There is a clean way to feel what this formula is doing. Imagine walking along the rod, the temperature profile as the ground beneath your feet. The first derivative tells you how steep the ground is right now — how hard you are climbing or descending. The second derivative tells you whether that steepness is increasing or decreasing as you walk — whether the slope under your feet is getting steeper or flattening out (I know this is a cheesy AI explanation, but I think it really gets the point across). The formula above is simply what "derivative of the derivative" becomes when you only have discrete grid points to work with.

Plug the curvature back into the Euler update, applied across the whole grid at once, and you get the complete numerical scheme:

\(u(t + \Delta t) = u(t) + \Delta t \cdot \alpha \cdot \frac{u_{i+1}(t) - 2u_i(t) + u_{i-1}(t)}{\Delta x^2}\)

where \(u(t)\) denotes the full vector of temperatures at all grid points at the current time step, \(u(t + \Delta t)\) denotes the full vector of temperatures at the next time step, \(\Delta t\) denotes the time-step size, \(\alpha\) denotes the thermal diffusivity, \(u_{i+1}(t)\) denotes each point's right neighbor, \(u_i(t)\) denotes each point itself, \(u_{i-1}(t)\) denotes each point's left neighbor, and \(\Delta x^2\) denotes the grid spacing squared.

Euler only ever steps in the time direction. Space is not something you march through. You read the neighboring grid values to compute the rate of change at the current instant — that is what the spatial fraction is doing — and then Euler nudges the entire field forward by one small step in time. The structure is identical to the ODE case from the previous post; You are essentially computing an ODE for each grid point, but the rate of change for each point depends on the values of its neighbors. In an ideal world, you'd have to compute infinitly many ODEs.
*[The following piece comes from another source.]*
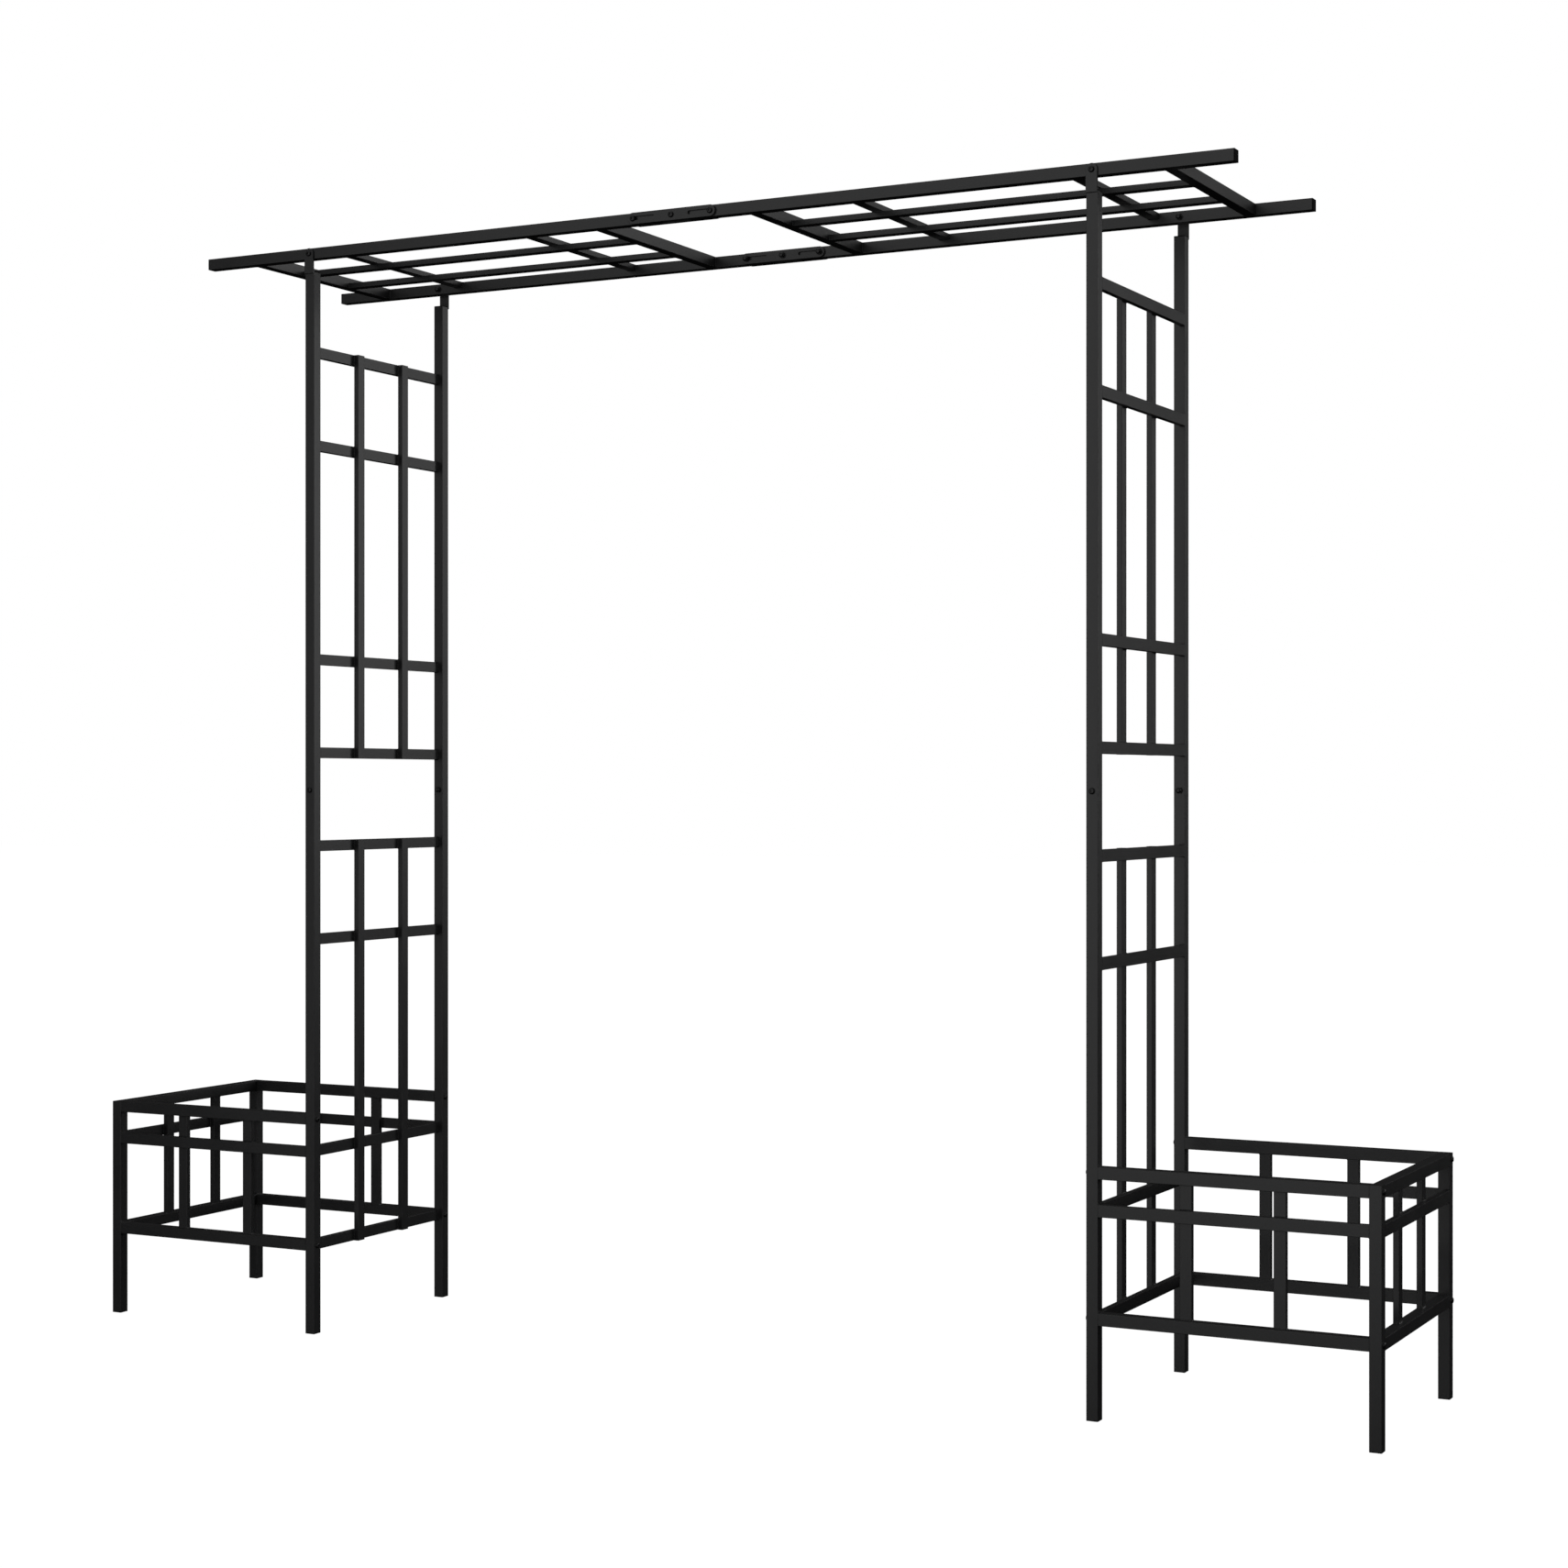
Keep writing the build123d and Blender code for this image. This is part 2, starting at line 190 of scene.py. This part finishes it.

This is of course impossible, however, you try to approximate it with a finite grid and try to keep the deltas as close to zero as possible.

The heat equation, one Euler step at a time

step 0 · t = 0.0000
01x = 0x = 1

Hover the rod to inspect a grid point — see why it moves the way it does.

Pause and hover a point to compare it against the average of its two neighbours. The sign of that comparison is exactly the sign of the curvature ∂²u/∂x² — and that is what decides whether the point warms or cools.
u(xi, t) — temperature at this grid point, over time
Hover a point on the rod to plot how its temperature changes over time.

Neural PDEs — Learning the Physics from Data

Now we can lift this into the world of neural networks, and the parallel to Neural ODEs is almost exact. In a Neural ODE, the rate-of-change function \(f(z(t), t)\) was unknown, so we replaced it with a neural network \(F_\theta(z(t), t)\) that learned the dynamics from data. In a Neural PDE, we do precisely the same thing — but the input to the network is no longer a single number or a small state vector. It is the entire spatial field.

\(u(t + \Delta t) = u(t) + \Delta t \cdot F_\theta(u(t))\)

where \(u(t)\) denotes the full spatial grid of values at the current time step — a vector holding the temperature at every single grid point simultaneously — \(F_\theta\) denotes a neural network with learnable parameters \(\theta\), \(u(t + \Delta t)\) denotes the full spatial grid at the next time step, and \(\Delta t\) denotes the time-step size. The network receives the entire current spatial snapshot and, in a single forward pass, outputs the rate of change at every grid point at once.

What has this network actually learned? In the hand-written numerical scheme above, we computed the spatial operator analytically — we knew the heat equation, so we knew to compare each point against its neighbors. The neural network has instead approximated that operator from data. If you trained it on recordings of heat diffusing along a rod, it will have implicitly discovered that the rate of change at each point depends on how that point's temperature compares to its neighbors. It has never been shown the heat equation formula. It does not "know" the equation in any symbolic sense. But it has learned to behave as if it does — to produce the same smoothing dynamics the real equation produces. Therefore, the good thing about working with neural networks is that they will do the hard work of solving (or at least simulating) the PDE for you, without you having to derive it by hand. However, it is still a good thing to understand the underlying concepts of PDEs, which is why I went through the heat equation in such detail, even though it's just a single simple example.

The heat equation is only one PDE among many, and the thing that gives it its particular physical character is the spatial operator sitting on the right-hand side. Change that operator and you change the physics entirely. Different PDEs pair different spatial operators with different time derivatives, and the resulting behavior can be worlds apart.